La jeunesse insoumise se mobilise… et se rit des faux barons noirs et vrais petits marquis roses

mardi 15 mars 2016.
 

La journée du mercredi 9 mars contre la loi de la ministre du travail Myriam El Khomri fut un grand succès. Cela démarre plus fort que contre le Contrat Première Embauche (CPE) il y a 10 ans. Pourquoi le nier si ce n’est pour des arrières pensées politiciennes volant en aide au gouvernement ? Alors qu’il ne s’agissait que d’une première action de mobilisation, quelques jours après des vacances scolaires et universitaires, plus de 500 000 personnes ont manifesté dans toute la France ! Gare à ceux qui sous-estiment ce qui est en train de grossir et s’approfondir. Des habitudes de mobilisation et de politisation sont en train de se (re)forger, du plaisir à le faire aussi… Dans près de 200 villes de province des manifestations significatives ont eu lieu (Carcassonne, Alès, Amiens, etc..). Indiscutablement, le rejet est majoritaire dans notre peuple. C’est pourquoi, je répète avec mes amis et camarades, que la loi dite El Khomri doit être retirée dans son intégralité. C’est sur ce point que l’unité se réalise et se renforce. C’est simple et rassembleur. J’invite chacun à ne pas entrer, d’une manière ou d’une autre, dans une volonté de réécriture de tel ou tel article, ou à ajouter d’autres revendications qui nous déporteraient de la cible (même si les sujets légitimes de mécontentements ne manquent pas).

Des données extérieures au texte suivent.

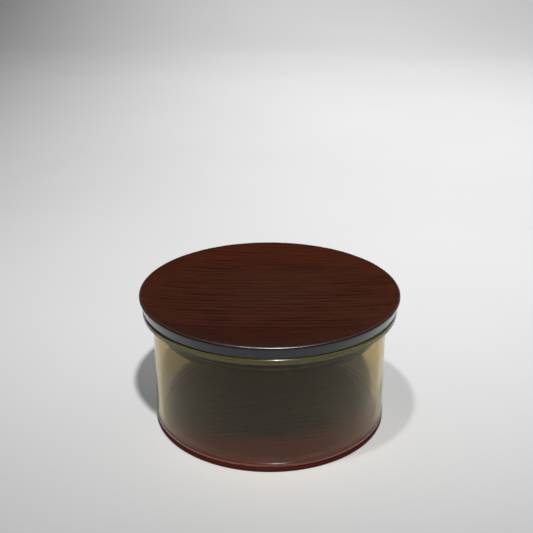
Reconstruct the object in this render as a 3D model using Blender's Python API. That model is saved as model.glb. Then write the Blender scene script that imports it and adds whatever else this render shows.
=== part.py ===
"""Low lidded storage jar: a smoked-glass jar bonded to a thin wooden base disc, closed by a dished
wooden lid. The lid's plug carries a finned silicone gasket, which centres the lid in the mouth.

Metres, +Z up. The origin is the centre of the base disc's underside, and every piece is a body of
revolution about the Z axis, given by the half outline (radius, height) that is turned round it.
"""

import math

import bmesh
import bpy

# Driving dimensions, in metres.
LID_RADIUS = 0.0704
JAR_HEIGHT = 0.0742

# Clearance between neighbouring pieces.
GAP = 0.0003

BASE_RADIUS = 0.0639
BASE_THICKNESS = 0.0020
BASE_EDGE = 0.0005

LID_THICKNESS = 0.0067
LID_SIDE_TAPER = 0.0015
LID_TOP_EDGE = 0.0010
LID_LOWER_EDGE = 0.0006
LID_DISH_DEPTH = 0.0022
LID_DISH_POWER = 6

GLASS_RADIUS = 0.0635
GLASS_WALL = 0.0025
GLASS_FLOOR = 0.0022
GLASS_HEEL = 0.0018
GLASS_FILLET = 0.0012
LIP_RADIUS = 0.0690
LIP_THICKNESS = 0.0037
LIP_TOP_ROUND = 0.0018
LIP_LOWER_ROUND = 0.0010
LIP_COVE = 0.0020
MOUTH_EDGE = 0.0012

PLUG_DROP = 0.0145
PLUG_GROOVE_RADIUS = 0.0570
PLUG_FLANGE_RADIUS = 0.0586
PLUG_FLANGE_HEIGHT = 0.0032
PLUG_EDGE = 0.0006

GASKET_BODY = 0.0018
GASKET_FINS = 3
GASKET_FIN_ROOT = 0.0010
GASKET_FIN_TIP = 0.0003

# Heights and radii that follow from them.
LID_UNDERSIDE = JAR_HEIGHT - LID_THICKNESS
GLASS_BOTTOM = BASE_THICKNESS + GAP
GLASS_TOP = LID_UNDERSIDE - GAP
GLASS_BORE = GLASS_RADIUS - GLASS_WALL
PLUG_BOTTOM = LID_UNDERSIDE - PLUG_DROP
PLUG_TOP = LID_UNDERSIDE - GAP
FLANGE_TOP = PLUG_BOTTOM + PLUG_FLANGE_HEIGHT

# Facets round the axis, and facets along each rounded corner of an outline.
TURN_STEPS = 72
CORNER_STEPS = 3
DISH_STEPS = 9


def arc(centre_r, centre_z, radius, start_deg, end_deg, steps):
    """Points on a circle in the outline's plane, both ends included."""
    points = []
    for i in range(steps + 1):
        angle = math.radians(start_deg + (end_deg - start_deg) * i / steps)
        points.append((centre_r + radius * math.cos(angle), centre_z + radius * math.sin(angle)))
    return points


def principled(name, color, roughness, transmission=0.0):
    material = bpy.data.materials.new(name)
    material.use_nodes = True
    shader = material.node_tree.nodes["Principled BSDF"]
    shader.inputs["Base Color"].default_value = (*color, 1.0)
    shader.inputs["Roughness"].default_value = roughness
    shader.inputs["Metallic"].default_value = 0.0
    shader.inputs["Transmission Weight"].default_value = transmission
    material.diffuse_color = (*color, 1.0)
    return material


def turn(name, outline, material, parent, closed=False):
    """Turns a half outline round Z. An open outline starts and ends on the axis; a closed one is
    a ring."""
    bm = bmesh.new()
    verts = [bm.verts.new((r, 0.0, z)) for r, z in outline]
    ends = list(zip(verts, verts[1:]))
    if closed:
        ends.append((verts[-1], verts[0]))
    edges = [bm.edges.new(pair) for pair in ends]
    bmesh.ops.spin(
        bm,
        geom=verts + edges,
        cent=(0.0, 0.0, 0.0),
        axis=(0.0, 0.0, 1.0),
        angle=2.0 * math.pi,
        steps=TURN_STEPS,
        use_merge=True,
    )
    bmesh.ops.remove_doubles(bm, verts=bm.verts, dist=1e-6)
    bmesh.ops.recalc_face_normals(bm, faces=bm.faces)
    mesh = bpy.data.meshes.new(name)
    bm.to_mesh(mesh)
    bm.free()
    mesh.shade_smooth()
    mesh.set_sharp_from_angle(angle=math.radians(40.0))
    mesh.materials.append(material)
    piece = bpy.data.objects.new(name, mesh)
    bpy.context.scene.collection.objects.link(piece)
    piece.parent = parent
    return piece


def carrier(name, parent=None):
    """An empty on the axis that the pieces of one moving group hang from."""
    empty = bpy.data.objects.new(name, None)
    bpy.context.scene.collection.objects.link(empty)
    empty.parent = parent
    return empty


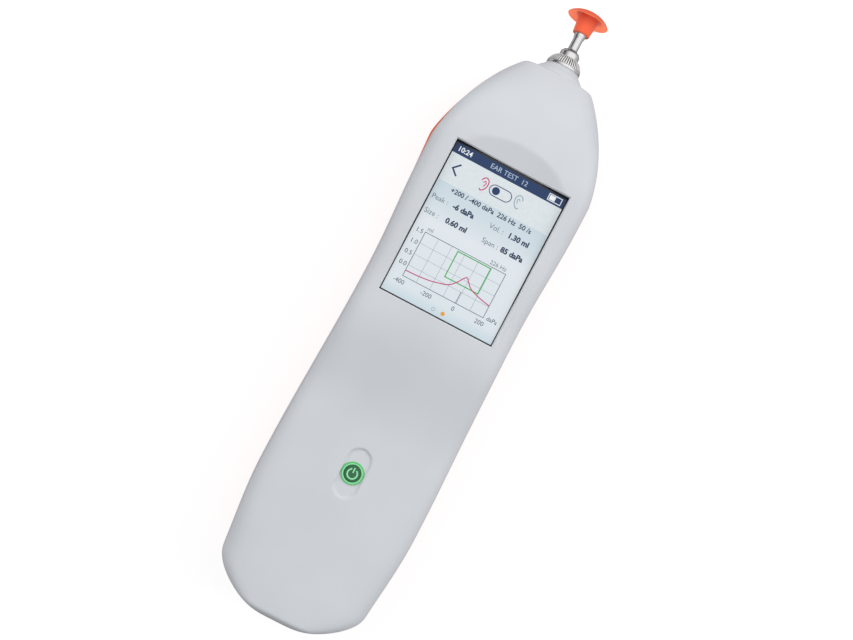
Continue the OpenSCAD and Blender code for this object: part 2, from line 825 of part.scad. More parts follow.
// Involute outline of a gear with its teeth thinned for backlash
function roll(a) = tan(a) * 180 / PI - a;
function flank(teeth, r) =
    let (base = teeth * tooth_size / 2 * cos(20))
    90 / teeth - 1 + roll(20) - (r > base ? roll(acos(base / r)) : 0);
function gear_outline(teeth) =
    let (pitch_r = teeth * tooth_size / 2)
    let (radii = [for (k = [-1.15, -0.6, -0.1, 0.4, 0.85]) pitch_r + k * tooth_size])
    [for (t = [0:teeth - 1])
        each concat(
            [for (r = radii) let (a = 360 * t / teeth - flank(teeth, r)) [r * cos(a), r * sin(a)]],
            [for (k = [4:-1:0])
                let (r = radii[k], a = 360 * t / teeth + flank(teeth, r))
                [r * cos(a), r * sin(a)]]
        )];

module gear(teeth, bore_r, turn) {
    difference() {
        linear_extrude(gear_t) rotate(turn) polygon(gear_outline(teeth));
        translate([0, 0, -past]) cylinder(h = gear_t + 2 * past, r = bore_r);
    }
}

// Plate that carries the motor and the bearing of the lead screw
module pump_bracket() {
    low = motor_x - motor_r;
    high = screw_x + bracket_edge;
    base_z = skin_z(high, bracket_s, wall, false) + e;
    end = bracket_s + bracket_t;
    hole_l = bracket_t + 2 * past;
    place() color("silver") difference() {
        translate([(low + high) / 2, 0, 0]) {
            bar(high - low, bracket_s, end, base_z, pump_z + motor_r + bracket_foot_t);
            bar(high - low, bracket_s - bracket_foot_l, end, base_z, base_z + bracket_foot_t);
        }
        along(bracket_s - past, motor_x, pump_z) cylinder(h = hole_l, r = shaft_r + seat);
        along(bracket_s - past, screw_x, pump_z) cylinder(h = hole_l, r = lead_r + slip);
    }
}

module pump_motor() {
    place() color("gray") along(bracket_s - motor_l, motor_x, pump_z) difference() {
        cylinder(h = motor_l, r = motor_r - motor_gap);
        translate([0, 0, motor_l - shaft_l - seat]) cylinder(h = shaft_l + seat + past, r = shaft_r + slip);
    }
}

module motor_shaft() {
    s = bracket_s - shaft_l;
    place() color("silver") along(s, motor_x, pump_z) cylinder(h = gear_s + gear_t - s, r = shaft_r);
}

module motor_gear() {
    place() color("khaki") along(gear_s, motor_x, pump_z) gear(motor_teeth, shaft_r, 0);
}

module screw_gear() {
    place() color("khaki") along(gear_s, screw_x, pump_z)
        gear(screw_teeth, lead_r, screw_teeth % 2 == 0 ? 180 / screw_teeth : 0);
}

module lead_screw() {
    s = bracket_s - past;
    place() color("silver") along(s, screw_x, pump_z) cylinder(h = lead_end - s, r = lead_r);
}

// Cylinder with a closed end and a nozzle
module pump_cylinder() {
    r = pump_bore / 2;
    place() color("white") along(0, screw_x, pump_z) rotate_extrude() polygon([
        [r, barrel_s], [r + barrel_wall, barrel_s], [r + barrel_wall, barrel_end], [nozzle_r, barrel_end],
        [nozzle_r, barrel_end + nozzle_l], [channel_d / 2, barrel_end + nozzle_l],
        [channel_d / 2, barrel_end - head_t], [r, barrel_end - head_t]
    ]);
}

// Piston that runs on the lead screw, with the groove of its seal
module pump_piston() {
    r = pump_bore / 2 - slip;
    place() color("white") along(piston_s, screw_x, pump_z) rotate_extrude() polygon([
        [lead_r + slip, 0], [r, 0], [r, ring_low_l], [r - ring_t, ring_low_l], [r - ring_t, ring_high_l],
        [r, ring_high_l], [r, piston_l], [lead_r + slip, piston_l]
    ]);
}

module piston_seal() {
    r = pump_bore / 2 - slip;
    low = ring_low_l;
    high = ring_high_l;
    place() color("black") along(piston_s, screw_x, pump_z) rotate_extrude() polygon([
        [r - ring_t, low], [r - seat / 2, low], [r, low + seat],
        [r, high - seat], [r - seat / 2, high], [r - ring_t, high]
    ]);
}

// Soft tube from the nozzle to the probe block
module pump_tube() {
    tube_l = block_s - barrel_end;
    place() color("ivory") along(barrel_end, screw_x, pump_z) difference() {
        cylinder(h = tube_l, r = nozzle_r + tube_wall);
        translate([0, 0, -past]) cylinder(h = tube_l + 2 * past, r = nozzle_r);
    }
}

// Probe

// Block behind the nose collar, where the air, the receiver and the microphone meet
module probe_block() {
    z0 = parting_z - block_h / 2;
    stub_l = collar_foot_l - 1.2;
    inlet_l = 4;
    place() color("dimgray") difference() {
        union() {
            bar(block_w, block_s, block_end, z0, z0 + block_h);
            along(block_end - past) cylinder(h = stub_l + past, r = spigot_r);
        }
        along(block_end - 1.5 * inlet_l) cylinder(h = 1.5 * inlet_l + stub_l + past, r = channel_d / 2);
        along(block_s - past, screw_x, pump_z) cylinder(h = inlet_l + past, r = channel_d / 2);
    }
}

module receiver() {
    z = parting_z + block_h / 2;
    place() color("silver") translate([0, receiver_end, z])
        bar(receiver_size[0], -receiver_size[1], 0, 0, receiver_size[2]);
}

module microphone() {
    z = parting_z - block_h / 2;
    place() color("silver") post(0, side_s, z - microphone_t, z, microphone_r);
}

module relief_valve() {
    place() color("ivory") translate([-block_w / 2, side_s, parting_z])
        rotate([0, -90, 0])
        cylinder(h = valve_t, r = valve_r);
}

module probe_seal() {
    place() color("black") along(boss_top) difference() {
        cylinder(h = seal_t, r = flange_r - 2 * slip);
        translate([0, 0, -past]) cylinder(h = seal_t + 2 * past, r = spigot_r + slip);
    }
}

// Metal tip: spigot, clamped flange, shoulder with a rounded top, slim neck and mouth
module probe_tip() {
    r = shoulder_d / 2;
    n = neck_d / 2;
    place() color("silver") along(0) rotate_extrude() polygon(concat(
        [[channel_d / 2, groove_low + 1], [spigot_r, groove_low + 1], [spigot_r, flange_low],
         [flange_r, flange_low], [flange_r, shoulder_low], [r, shoulder_low]],
        [for (a = [0:30:90]) [r - shoulder_r * (1 - cos(a)), shoulder_top - shoulder_r * (1 - sin(a))]],
        [for (a = [0:30:90]) [n + neck_r * (1 - sin(a)), shoulder_top + neck_r * (1 - cos(a))]],
        [[n, tip_low - barb_l], [n + barb, tip_low - barb_l / 3], [n + barb, neck_top - barb_l / 3],
         [n, neck_top], [channel_d / 2, neck_top]]
    ));
}

// Dome of the ring from its band to its top, drawn in by depth, flatter towards the top than a circle
function nut_dome(depth) =
    [for (k = [0:5])
        let (t = k / 5)
        let (top_r = shoulder_d / 2 + rib_h)
        let (r = top_r + (nut_d / 2 - depth - top_r) * pow(1 - pow(t, 1.6), 0.625))
        [r, nut_low + band_l + (nut_l - band_l) * t]];

// Union nut with a smooth band and a ribbed dome, which clamps the flange of the tip
module knurled_ring() {
    rib = 360 / nut_ribs;
    bore = shoulder_d / 2 + slip;
    place() color("silver") along(0) difference() {
        union() {
            rotate_extrude() polygon(concat(
                [[bore, nut_low], [nut_d / 2 - seat, nut_low], [nut_d / 2, nut_low + seat],
                 [nut_d / 2, nut_low + band_l - rib_h], [nut_d / 2 - rib_h, nut_low + band_l]],
                nut_dome(rib_h), [[bore, nut_top]]
            ));
            for (k = [0:nut_ribs - 1])
                rotate(k * rib) rotate_extrude(angle = rib * 0.55) polygon(concat(
                    [[bore + rib_h / 2, nut_low + band_l]],
                    nut_dome(0),
                    [[bore + rib_h / 2, nut_top - rib_h / 2]]
                ));
        }
        translate([0, 0, nut_low - past])
            cylinder(h = shoulder_low + 2 * slip - nut_low + past, r = thread_d / 2 + slip);
    }
}

// Soft tip: stem that fits over the neck and runs up into a thin, hollow umbrella that seals the ear canal
module ear_tip() {
    rim_r = umbrella_d / 2;
    hollow_r = rim_r - skirt_edge;
    stem_r = stem_top_d / 2;
    bore = neck_d / 2 + barb + slip;
    top = neck_top + 1.5 * seat;
    place() color("tomato") along(0) rotate_extrude() polygon(concat(
        [[bore, tip_low], [stem_d / 2 - stem_edge, tip_low], [stem_d / 2, tip_low + stem_edge]],
        [for (k = [4:-1:0])
            let (a = 22 * k)
            [hollow_r - (hollow_r - stem_r) * (1 - cos(a)), rim_s + (umbrella_h + rim_t - skirt_t) * sin(a)]],
        [for (k = [0:6])
            let (a = 15 * k)
            [rim_r - (rim_r - mouth_r) * (1 - cos(a)), rim_s + rim_t + umbrella_h * sin(a)]],
        [[mouth_r, top], [bore, top]]
    ));
}

front_cover();
rear_cover();
nose_collar();
battery_door();
cover_screws();
door_screw();
touch_glass();
display_gasket();
display_panel();
display_carrier();
display_flex();
main_board();
board_screws();
board_chips();
radio_module();
pressure_sensor();
light_ring();
power_button();
button_switch();
button_board();
battery_pack();
battery_contacts();
charge_contacts();
pump_bracket();
pump_motor();
motor_shaft();
motor_gear();
lead_screw();
screw_gear();
pump_cylinder();
pump_piston();
piston_seal();
pump_tube();
probe_block();
receiver();
microphone();
relief_valve();
probe_seal();
probe_tip();
knurled_ring();
ear_tip();
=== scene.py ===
"""Handheld tympanometer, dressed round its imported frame. Everything is in metres, in the frame's own axes."""
import math

import bmesh
import bpy
from mathutils import Euler, Matrix, Vector


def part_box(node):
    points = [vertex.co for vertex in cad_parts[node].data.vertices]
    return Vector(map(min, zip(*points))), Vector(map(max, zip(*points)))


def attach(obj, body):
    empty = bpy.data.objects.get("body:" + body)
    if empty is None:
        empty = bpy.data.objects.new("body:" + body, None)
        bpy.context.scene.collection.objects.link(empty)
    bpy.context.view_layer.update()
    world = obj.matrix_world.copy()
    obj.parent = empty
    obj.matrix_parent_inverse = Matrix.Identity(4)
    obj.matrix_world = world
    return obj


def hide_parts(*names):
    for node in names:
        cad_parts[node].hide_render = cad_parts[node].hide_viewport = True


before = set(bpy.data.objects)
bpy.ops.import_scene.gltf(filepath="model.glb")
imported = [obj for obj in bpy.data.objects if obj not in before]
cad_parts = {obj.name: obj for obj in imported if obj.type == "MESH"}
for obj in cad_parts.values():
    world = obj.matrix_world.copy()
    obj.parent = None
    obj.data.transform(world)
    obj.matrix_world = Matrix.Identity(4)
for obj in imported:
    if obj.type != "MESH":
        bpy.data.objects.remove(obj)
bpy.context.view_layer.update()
mm = 0.001


# Camera
# It stands where the photograph was taken from: almost straight over the screen, a forearm's length away,
# with the probe turned to the upper right.
def placed(name, data):
    """New object with this data, put into the scene."""
    piece = bpy.data.objects.new(name, data)
    bpy.context.scene.collection.objects.link(piece)
    return piece


lens = bpy.data.cameras.new("camera")
lens.sensor_width = 36.0
lens.lens = 46.26
lens.clip_start = 0.01
lens.clip_end = 10.0
camera = placed("camera", lens)
camera.location = (-0.0200, -0.00635, 0.4183)
camera.rotation_euler = Euler([math.radians(a) for a in (-0.83, -2.56, 27.74)])
bpy.context.scene.camera = camera
bpy.context.scene.view_settings.view_transform = "Standard"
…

Je m’amuse de voir comment ceux qui défendent cette loi, reprennent dans l’affolement des argumentaires poussiéreux d’une banalité confondante. A les entendre, ceux qui manifestent ne sont pas représentatifs. Mais en quoi un gouvernement battu à toutes les élections depuis 2012, le serait à l’inverse ? Autre tarte à la crème des défenseurs de la loi El Khomri : ceux qui critiquent la loi ne l’ont pas lu ou pas bien… Pitié, pas celle là ! Absurde et méprisant, on dirait du Charles Pasqua cuvée novembre et décembre 1986. Mais, pourquoi ne fait-on pas pareil procès à ceux qui la défendent ? Ces gens là sont décidément très caricaturaux et sans imagination. Je prends quelques autres exemples : si vous êtes contre la loi, c’est que vous êtes pour le chômage. Si vous êtes contre la loi, c’est que vous méprisez les jeunes. Si vous êtes contre la loi, c’est que vous ne connaissez rien au monde du travail. Si vous êtes contre la loi, c’est que vous êtes un dinosaure. Si vous êtes contre la loi, c’est que vous êtes un conservateur. Etc, etc… Mais comme l’a dit l’autre jour Jean-Luc Mélenchon au micro de Jean-Jacques Bourdin sur RMC, dans de telles conditions oui nous sommes des conservateurs, mais des conservateurs des acquis sociaux si durement obtenus.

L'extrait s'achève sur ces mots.